Patents are of National Origin
- Patents are Obtained Country by Country
– Exceptions to the General Rule - Burden of Foreign Filings
- Deadlines versus Finances
- Beating the Deadlines
Patents are Obtained Country by Country
All intellectual property professionals are aware that patents are issued, as a general rule, country by country. However, some inventors are under the misimpression that once they obtain a patent in their home country, they have protection for their invention around the world. This is not the case. Generally speaking, each country issues its own patents, and that patent affords protection only in the country where it is issued.
Exceptions
Most general rules have exceptions, and that is the case here. One exception occurs where a group of countries has agreed to designate a single patent office to examine a patent application for patentability. Once that office has determined that the application is worthy of a patent, all countries of the group will accept that patent as their own. From a commercial standpoint, probably the most important group of countries which fall into this category, is the sixteen European states which have banded together to honor a patent granted by the European Patent Office. A second exception occurs for those few countries that will accept the patent of another country as their own upon application for such action.

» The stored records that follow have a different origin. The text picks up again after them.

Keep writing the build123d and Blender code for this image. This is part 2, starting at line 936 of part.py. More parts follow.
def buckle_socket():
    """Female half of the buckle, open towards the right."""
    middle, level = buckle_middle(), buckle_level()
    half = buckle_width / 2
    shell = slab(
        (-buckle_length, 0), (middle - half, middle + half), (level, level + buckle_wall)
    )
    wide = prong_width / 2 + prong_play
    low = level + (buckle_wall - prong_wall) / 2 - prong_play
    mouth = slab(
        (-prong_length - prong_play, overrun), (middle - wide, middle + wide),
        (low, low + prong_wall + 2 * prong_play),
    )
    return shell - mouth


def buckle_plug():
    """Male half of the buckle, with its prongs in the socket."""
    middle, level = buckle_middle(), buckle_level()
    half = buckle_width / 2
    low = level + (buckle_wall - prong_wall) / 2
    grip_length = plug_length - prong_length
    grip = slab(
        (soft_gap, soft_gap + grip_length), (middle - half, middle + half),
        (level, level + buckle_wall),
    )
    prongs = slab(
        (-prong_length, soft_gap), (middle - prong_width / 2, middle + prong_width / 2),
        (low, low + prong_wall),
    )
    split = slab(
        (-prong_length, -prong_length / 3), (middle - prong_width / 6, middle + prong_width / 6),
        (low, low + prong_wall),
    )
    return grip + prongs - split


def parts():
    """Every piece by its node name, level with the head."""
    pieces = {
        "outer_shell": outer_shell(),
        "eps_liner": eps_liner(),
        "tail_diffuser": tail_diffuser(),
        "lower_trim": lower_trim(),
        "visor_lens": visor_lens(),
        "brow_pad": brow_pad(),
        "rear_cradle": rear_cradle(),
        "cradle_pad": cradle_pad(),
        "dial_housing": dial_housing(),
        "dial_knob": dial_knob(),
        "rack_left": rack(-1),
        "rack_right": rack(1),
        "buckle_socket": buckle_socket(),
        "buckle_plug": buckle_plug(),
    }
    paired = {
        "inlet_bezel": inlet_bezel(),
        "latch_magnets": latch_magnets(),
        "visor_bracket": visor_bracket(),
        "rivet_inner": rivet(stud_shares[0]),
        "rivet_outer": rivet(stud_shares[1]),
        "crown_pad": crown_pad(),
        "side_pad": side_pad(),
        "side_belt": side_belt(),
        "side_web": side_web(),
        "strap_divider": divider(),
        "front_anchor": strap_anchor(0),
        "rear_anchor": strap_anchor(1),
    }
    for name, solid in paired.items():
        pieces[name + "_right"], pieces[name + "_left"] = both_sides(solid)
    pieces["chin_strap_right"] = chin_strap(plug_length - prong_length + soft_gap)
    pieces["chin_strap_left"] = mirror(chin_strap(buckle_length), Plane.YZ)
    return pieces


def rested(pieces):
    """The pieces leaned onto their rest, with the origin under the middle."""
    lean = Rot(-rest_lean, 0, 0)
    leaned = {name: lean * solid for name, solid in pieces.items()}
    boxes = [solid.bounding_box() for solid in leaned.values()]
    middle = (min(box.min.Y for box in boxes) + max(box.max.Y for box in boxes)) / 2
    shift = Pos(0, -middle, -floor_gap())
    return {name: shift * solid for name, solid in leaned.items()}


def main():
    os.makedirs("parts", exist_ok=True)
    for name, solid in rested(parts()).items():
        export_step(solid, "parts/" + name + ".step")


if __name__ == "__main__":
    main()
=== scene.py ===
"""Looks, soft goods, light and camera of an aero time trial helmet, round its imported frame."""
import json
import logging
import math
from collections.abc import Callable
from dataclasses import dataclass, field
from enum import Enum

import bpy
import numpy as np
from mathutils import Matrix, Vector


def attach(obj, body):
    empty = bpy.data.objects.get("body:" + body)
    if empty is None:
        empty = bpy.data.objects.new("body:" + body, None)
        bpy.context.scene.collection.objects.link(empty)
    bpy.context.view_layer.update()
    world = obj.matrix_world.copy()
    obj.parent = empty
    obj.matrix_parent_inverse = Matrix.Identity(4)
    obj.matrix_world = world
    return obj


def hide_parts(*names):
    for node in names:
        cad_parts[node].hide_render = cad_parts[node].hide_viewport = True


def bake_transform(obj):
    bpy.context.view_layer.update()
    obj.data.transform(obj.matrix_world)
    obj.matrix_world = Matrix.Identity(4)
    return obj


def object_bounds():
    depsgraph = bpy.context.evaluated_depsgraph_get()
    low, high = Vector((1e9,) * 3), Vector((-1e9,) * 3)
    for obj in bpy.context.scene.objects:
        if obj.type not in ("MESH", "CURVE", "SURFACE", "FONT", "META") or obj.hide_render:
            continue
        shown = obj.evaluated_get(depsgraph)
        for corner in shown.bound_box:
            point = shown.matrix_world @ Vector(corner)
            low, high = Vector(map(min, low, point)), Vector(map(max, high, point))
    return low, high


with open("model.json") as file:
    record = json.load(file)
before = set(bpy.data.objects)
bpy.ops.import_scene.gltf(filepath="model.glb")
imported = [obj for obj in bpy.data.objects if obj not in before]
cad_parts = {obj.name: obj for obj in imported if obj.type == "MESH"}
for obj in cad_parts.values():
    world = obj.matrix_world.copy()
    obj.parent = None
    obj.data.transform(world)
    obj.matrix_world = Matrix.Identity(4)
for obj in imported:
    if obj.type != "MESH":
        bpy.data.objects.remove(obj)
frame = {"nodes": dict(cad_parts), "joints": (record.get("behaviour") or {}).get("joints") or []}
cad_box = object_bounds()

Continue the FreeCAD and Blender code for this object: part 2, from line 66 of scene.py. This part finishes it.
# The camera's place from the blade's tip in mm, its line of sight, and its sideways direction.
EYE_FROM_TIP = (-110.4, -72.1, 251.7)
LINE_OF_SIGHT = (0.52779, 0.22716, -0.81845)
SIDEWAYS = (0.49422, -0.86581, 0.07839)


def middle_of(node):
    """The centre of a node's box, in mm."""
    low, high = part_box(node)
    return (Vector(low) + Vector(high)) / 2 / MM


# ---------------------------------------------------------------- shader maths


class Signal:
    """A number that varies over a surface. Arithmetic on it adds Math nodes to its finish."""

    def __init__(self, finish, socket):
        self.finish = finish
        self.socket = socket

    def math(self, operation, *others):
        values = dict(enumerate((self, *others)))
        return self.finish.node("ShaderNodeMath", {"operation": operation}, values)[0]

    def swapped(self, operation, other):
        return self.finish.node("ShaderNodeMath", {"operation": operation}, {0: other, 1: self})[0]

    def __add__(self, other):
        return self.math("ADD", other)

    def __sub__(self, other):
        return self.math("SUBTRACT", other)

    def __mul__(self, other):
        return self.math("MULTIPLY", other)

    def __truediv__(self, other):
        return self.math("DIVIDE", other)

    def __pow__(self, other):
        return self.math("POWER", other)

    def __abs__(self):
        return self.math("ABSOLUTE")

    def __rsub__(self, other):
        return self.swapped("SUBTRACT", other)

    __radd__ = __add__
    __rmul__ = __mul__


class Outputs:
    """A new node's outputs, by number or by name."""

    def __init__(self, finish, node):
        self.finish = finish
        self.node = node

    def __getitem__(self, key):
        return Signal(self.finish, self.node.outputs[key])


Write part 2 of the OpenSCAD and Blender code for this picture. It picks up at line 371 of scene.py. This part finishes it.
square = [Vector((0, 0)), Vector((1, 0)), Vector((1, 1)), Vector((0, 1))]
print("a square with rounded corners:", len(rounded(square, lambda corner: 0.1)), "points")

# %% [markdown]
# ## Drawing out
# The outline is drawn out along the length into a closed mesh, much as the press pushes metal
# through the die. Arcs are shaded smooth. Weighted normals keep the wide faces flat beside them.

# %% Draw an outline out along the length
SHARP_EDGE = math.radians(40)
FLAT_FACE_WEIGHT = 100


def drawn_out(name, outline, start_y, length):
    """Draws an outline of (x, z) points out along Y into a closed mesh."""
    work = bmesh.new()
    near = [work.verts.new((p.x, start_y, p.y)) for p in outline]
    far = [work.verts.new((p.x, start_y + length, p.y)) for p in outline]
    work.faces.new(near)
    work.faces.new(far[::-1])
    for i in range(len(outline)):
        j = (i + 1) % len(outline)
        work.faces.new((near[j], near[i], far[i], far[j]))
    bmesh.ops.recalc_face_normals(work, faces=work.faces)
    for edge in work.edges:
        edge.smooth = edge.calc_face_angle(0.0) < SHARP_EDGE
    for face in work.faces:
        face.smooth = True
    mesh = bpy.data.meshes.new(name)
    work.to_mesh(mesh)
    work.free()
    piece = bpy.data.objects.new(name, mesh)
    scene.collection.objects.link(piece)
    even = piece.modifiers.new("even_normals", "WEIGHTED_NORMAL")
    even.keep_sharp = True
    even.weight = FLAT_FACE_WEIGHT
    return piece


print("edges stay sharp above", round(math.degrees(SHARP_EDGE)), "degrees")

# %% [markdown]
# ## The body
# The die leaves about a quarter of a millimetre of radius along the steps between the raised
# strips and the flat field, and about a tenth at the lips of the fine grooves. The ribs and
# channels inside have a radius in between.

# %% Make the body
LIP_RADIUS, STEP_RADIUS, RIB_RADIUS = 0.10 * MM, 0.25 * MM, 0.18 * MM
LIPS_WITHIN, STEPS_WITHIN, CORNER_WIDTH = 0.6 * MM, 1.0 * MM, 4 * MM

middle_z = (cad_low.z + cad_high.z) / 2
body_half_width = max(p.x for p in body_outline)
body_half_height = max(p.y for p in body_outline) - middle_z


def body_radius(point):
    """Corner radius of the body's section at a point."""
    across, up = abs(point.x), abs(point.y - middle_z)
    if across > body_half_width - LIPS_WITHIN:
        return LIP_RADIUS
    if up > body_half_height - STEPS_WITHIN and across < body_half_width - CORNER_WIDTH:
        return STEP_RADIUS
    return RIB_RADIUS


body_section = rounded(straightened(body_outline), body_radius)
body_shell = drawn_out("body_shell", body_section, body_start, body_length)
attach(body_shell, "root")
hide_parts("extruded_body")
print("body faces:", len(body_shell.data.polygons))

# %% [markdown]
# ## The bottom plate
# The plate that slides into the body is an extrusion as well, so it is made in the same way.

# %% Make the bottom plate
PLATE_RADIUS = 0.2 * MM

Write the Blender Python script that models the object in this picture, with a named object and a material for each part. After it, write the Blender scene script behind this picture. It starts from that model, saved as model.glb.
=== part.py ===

It should be borne in mind that countries which will honor other country’s patents in this way are few in number and they are often not countries in which patent applications are commonly filed.
Burden of Foreign Filings
The inventor then must consider in what other countries he or she is interested in obtaining patent protection. In virtually every country, there is a deadline for making this decision and taking action thereon to secure patent protection. As explained in greater detail in Patent Perspectives, a majority of countries require that the invention not be known to the public prior to filing for patent protection. This requirement can create a financial burden for the inventor in having to file in all countries where he or she hopes to have patent protection prior to publicly disclosing the invention as it is often very difficult to exploit an invention without making it public at the same time.
Deadlines versus Finances
Filing for patent protection in foreign countries is a decision usually driven by finances. If a party cannot market or otherwise exploit their innovations, they may not have the finances to file for patent protection outside of their home country. An inventor who has kept his or her invention secret prior to filing for patent protection in the United States, for example, must be concerned about these deadlines even when secrecy is maintained through the time the U.S. patent grants. The decision to file foreign applications must still occur before the grant of the U.S. patent, since upon grant, the invention is no longer secret. In many countries outside the United States, a patent application is published eighteen months after its effective filing date. In that situation, the inventor has even less time to decide about filing foreign patent applications.
Beating the Deadlines
As it turns out, there are two treaties which many of the countries around the world have ratified which help to ameliorate this situation. These treaties are the Paris Convention and the Patent Cooperation Treaty (PCT). Both treaties are discussed in the section entitled “Protecting Inventions Internationally.”